Android Wear Smartwatches Are Coming To iPhone

Thanks to a new iOS app from Google.

Google Android Wear director David Singleton announces updates during the Google I/O conference on May 28.

Justin Sullivan / Getty Images

Until now, the line was clearly drawn: Owning an Android Wear watch meant using a smartphone running Google's Android operating system. Owning an iPhone meant using an Apple Watch or another wearable device designed for Apple's iOS operating system.

But as of Monday, Google will offer a new iOS app for Android Wear. So if you have an iPhone running iOS 8.2 and up, you'll soon be able to pair it with newer Android Wear smartwatches for the first time. That means that if you have an iPhone, you have quite a few more smartwatch options than you did previously.

Google says the iOS experience will be very similar to Android. Notifications, voice-enabled searches, and Google apps will all work. There are two notable drawbacks. The first: Third-party Google Play apps won't run on the Android Wear devices paired with iPhones. The second: Google apps like Gmail, Google Calendar, and Now won't be accessible on Android Wear devices over Wi-Fi — to use them, the wearable must be tethered to the associated iPhone.

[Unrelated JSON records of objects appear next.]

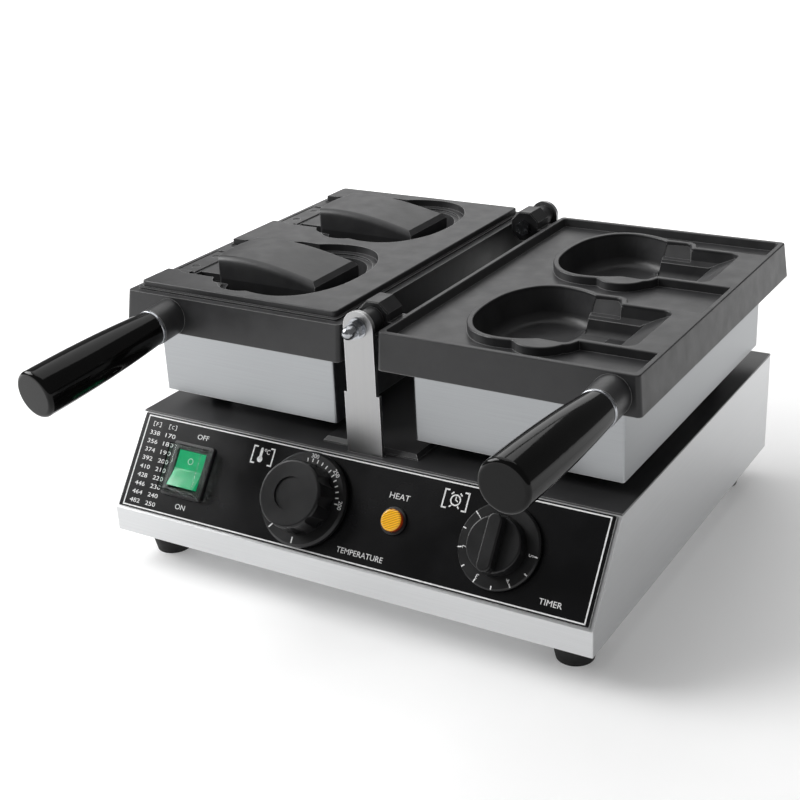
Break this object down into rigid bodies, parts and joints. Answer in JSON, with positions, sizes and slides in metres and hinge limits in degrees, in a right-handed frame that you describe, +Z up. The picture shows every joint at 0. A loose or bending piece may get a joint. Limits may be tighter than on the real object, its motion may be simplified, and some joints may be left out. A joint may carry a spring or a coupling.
{
  "type": "twin-plate waffle baker",
  "caption": "Countertop baker for filled waffles: two hinged mould plates in heater boxes that fold onto each other over a low base with a sloped control panel.",
  "frame": {"origin": "on the table under the middle of the whole machine, from the handle ends to the rear hinge nut, and on the hinge line across it", "axes": "+X to the right as seen from the controls, +Y from the controls to the back, +Z up"},
  "size_m": [0.3782, 0.4118, 0.1985],
  "materials": {
    "stainless_steel": "fine brushed stainless sheet",
    "black_deck": "satin black coated steel",
    "printed_panel": "gloss black panel with white print",
    "strap_steel": "brushed stainless bar",
    "zinc_steel": "bright plated steel",
    "black_steel": "blackened steel",
    "non_stick_cast": "charcoal non-stick coated casting",
    "black_rubber": "matte moulded rubber",
    "bakelite": "gloss black bakelite",
    "black_plastic": "moulded black plastic",
    "knob_plastic": "satin to gloss black plastic",
    "green_lens": "translucent green plastic",
    "clear_cover": "clear soft plastic",
    "amber_lens": "translucent amber plastic",
    "element_steel": "heat-stained tube",
    "thermostat_shell": "pressed steel case"
  },
  "bodies": {
    "base": {"base_shell": "stainless_steel", "bottom_plate": "stainless_steel", "bottom_plate_screws": "zinc_steel", "deck_plate": "black_deck", "centre_channel": "black_deck", "control_panel": "printed_panel", "rubber_feet": "black_rubber", "foot_screws": "zinc_steel", "front_hinge_strap": "strap_steel", "rear_hinge_strap": "strap_steel", "strap_screws": "zinc_steel", "hinge_bolts": "zinc_steel", "hinge_nuts": "zinc_steel", "acorn_nuts": "zinc_steel", "hinge_washers": "zinc_steel", "rest_bumpers": "black_rubber", "switch_housing": "black_plastic", "switch_cover": "clear_cover", "thermostat_body": "thermostat_shell", "timer_body": "thermostat_shell", "pilot_lamp_body": "black_plastic", "pilot_lamp_lens": "amber_lens", "cable_gland": "black_plastic", "terminal_block": "black_plastic"},
    "left_plate": {"left_mould_plate": "non_stick_cast", "left_filling_cores": "non_stick_cast", "left_core_screws": "black_steel", "left_hinge_lugs": "black_steel", "left_heater_box": "stainless_steel", "left_box_screws": "zinc_steel", "left_heating_element": "element_steel", "left_element_clamp": "black_steel", "left_handle_stud": "zinc_steel", "left_handle_ferrule": "zinc_steel", "left_handle_grip": "bakelite"},
    "right_plate": {"right_mould_plate": "non_stick_cast", "right_hinge_lugs": "black_steel", "right_heater_box": "stainless_steel", "right_box_screws": "zinc_steel", "right_heating_element": "element_steel", "right_element_clamp": "black_steel", "right_handle_stud": "zinc_steel", "right_handle_ferrule": "zinc_steel", "right_handle_grip": "bakelite"},
    "temperature_dial": {"temperature_knob": "knob_plastic", "thermostat_shaft": "zinc_steel"},
    "timer_dial": {"timer_knob": "knob_plastic", "timer_shaft": "zinc_steel"},
    "rocker": {"switch_rocker": "green_lens"}
  },
  "joints": [
    {"name": "left_plate_hinge", "type": "hinge", "parent": "base", "child": "left_plate", "pos_m": [0, 0, 0.18345], "axis": [0, 1, 0], "range_deg": [0, 180]},
    {"name": "right_plate_hinge", "type": "hinge", "parent": "base", "child": "right_plate", "pos_m": [0, 0, 0.18345], "axis": [0, -1, 0], "range_deg": [0, 180]},
    {"name": "temperature_turn", "type": "hinge", "parent": "base", "child": "temperature_dial", "pos_m": [-0.0306, -0.10497, 0.068], "axis": [0, -0.8051, 0.5932], "range_deg": [-270, 0]},
    {"name": "timer_turn", "type": "hinge", "parent": "base", "child": "timer_dial", "pos_m": [0.1108, -0.10497, 0.068], "axis": [0, -0.8051, 0.5932], "range_deg": [-300, 0]},
    {"name": "rocker_tip", "type": "hinge", "parent": "base", "child": "rocker", "pos_m": [-0.1278, -0.10513, 0.06812], "axis": [1, 0, 0], "range_deg": [0, 18]}
  ]
}
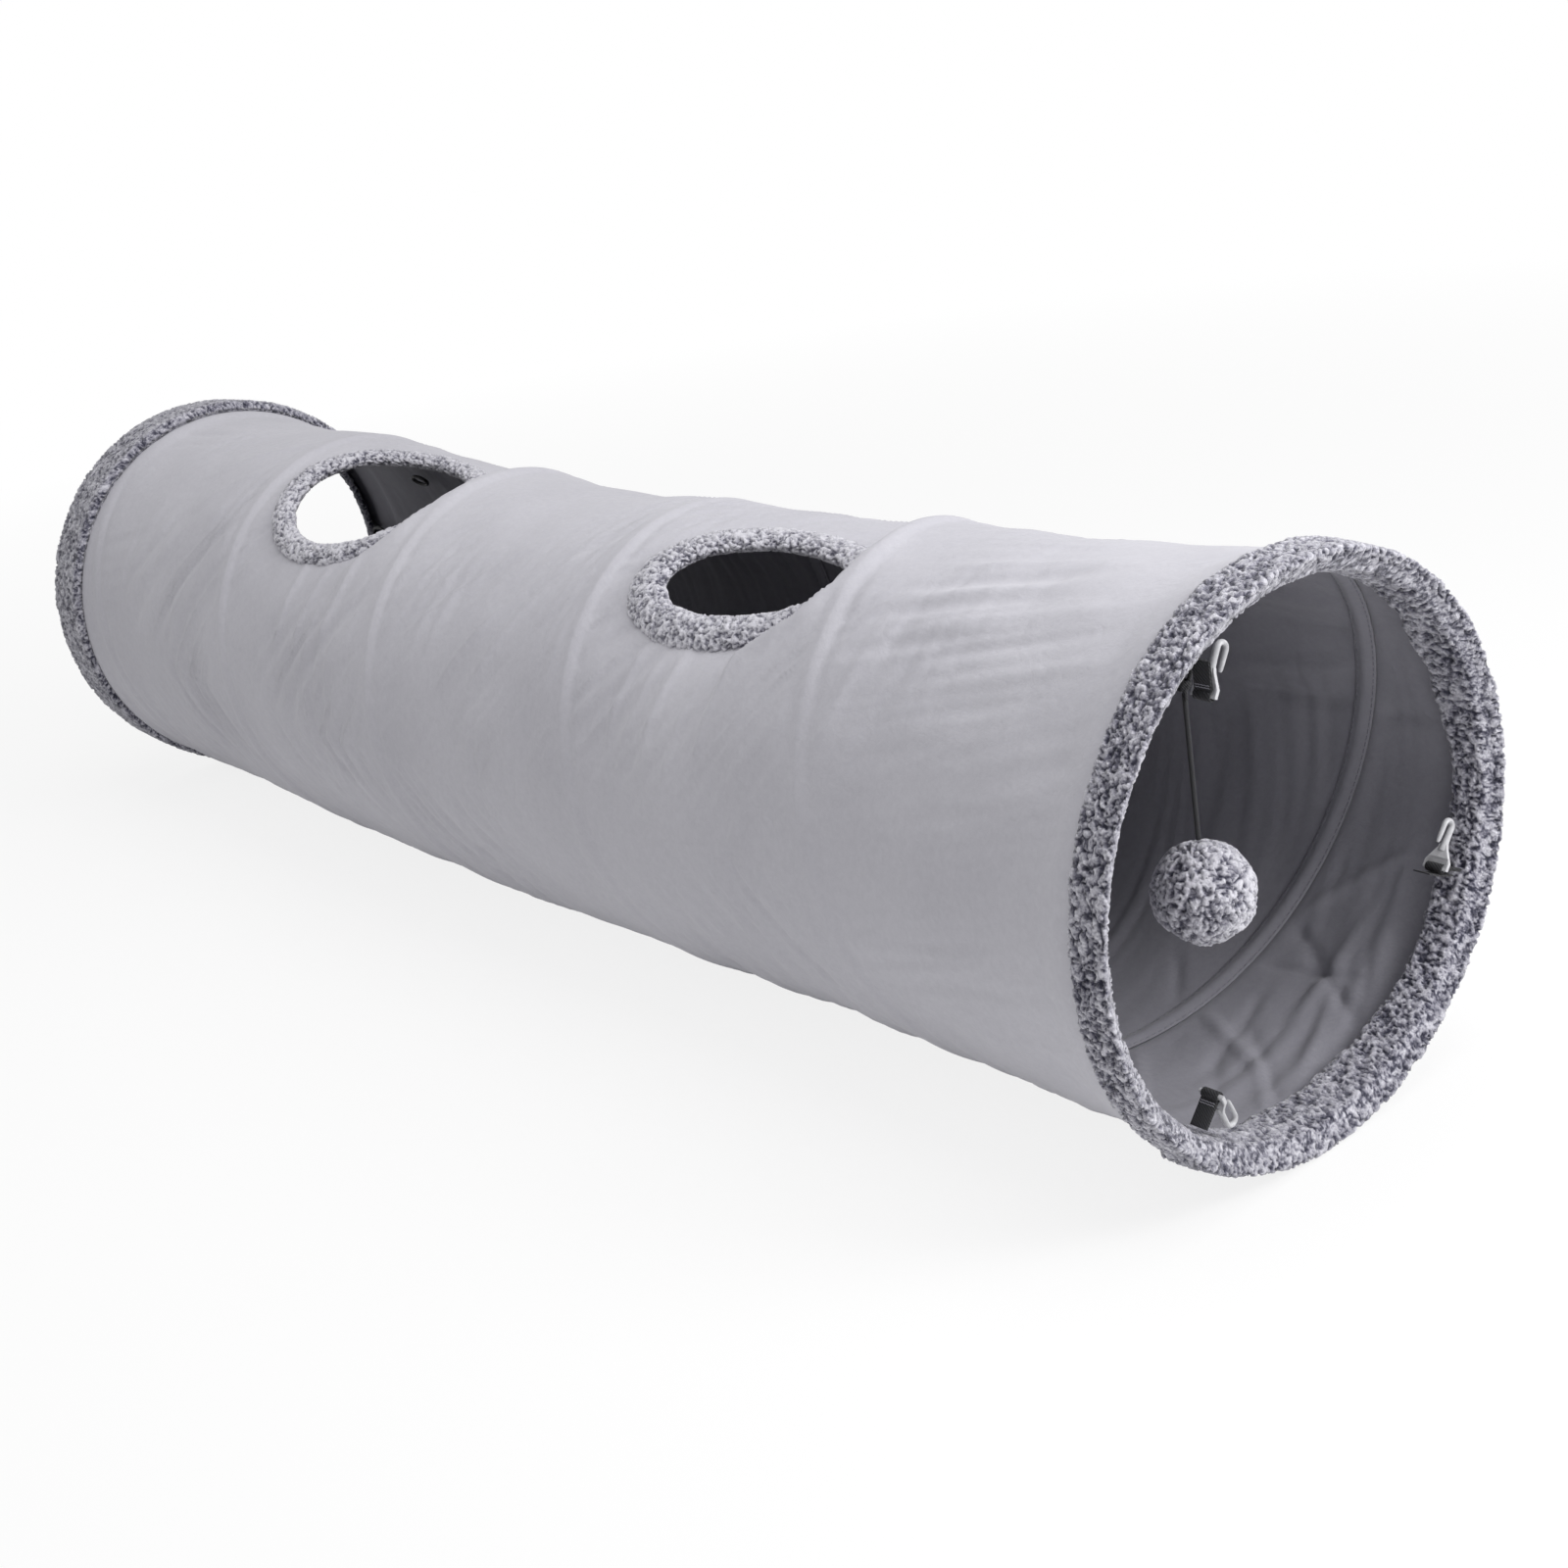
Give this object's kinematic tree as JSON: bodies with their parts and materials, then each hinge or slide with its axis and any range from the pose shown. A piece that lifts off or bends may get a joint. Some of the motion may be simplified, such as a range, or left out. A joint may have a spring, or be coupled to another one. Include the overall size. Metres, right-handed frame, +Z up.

Today, Android Wear for iOS works only with the LG Watch Urbane, but forthcoming devices from Huawei, Asus, and Motorola have been designed to support iOS as well.

This integration, which The Verge predicted in April, is a noteworthy shift in the fast-developing wearables landscape. Google is now competing directly against the Apple Watch on Apple's own platform — and Apple, by allowing Google's app into the App Store, is permitting it to do so.

One possible explanation: Apple thinks the two sets of devices are different enough so that Google's app isn't a significant threat. Unlike the Apple Watch, Android Wear devices are open to customization by manufacturers, with different styles, faces, bands, features, and prices. Another, perhaps more likely: Purposefully excluding a broad swath of Android wearables from its wildly popular iOS platform could be viewed as anti-competitive and might have opened Apple up to regulatory scrutiny.

"Since the first Android Wear watches launched just over a year ago, it has been our goal to make Android Wear work for as many users as possible," a Google spokesperson said in a statement. "Now, for most people with iOS or Android phones, there will be a broad range of watches that can work for them."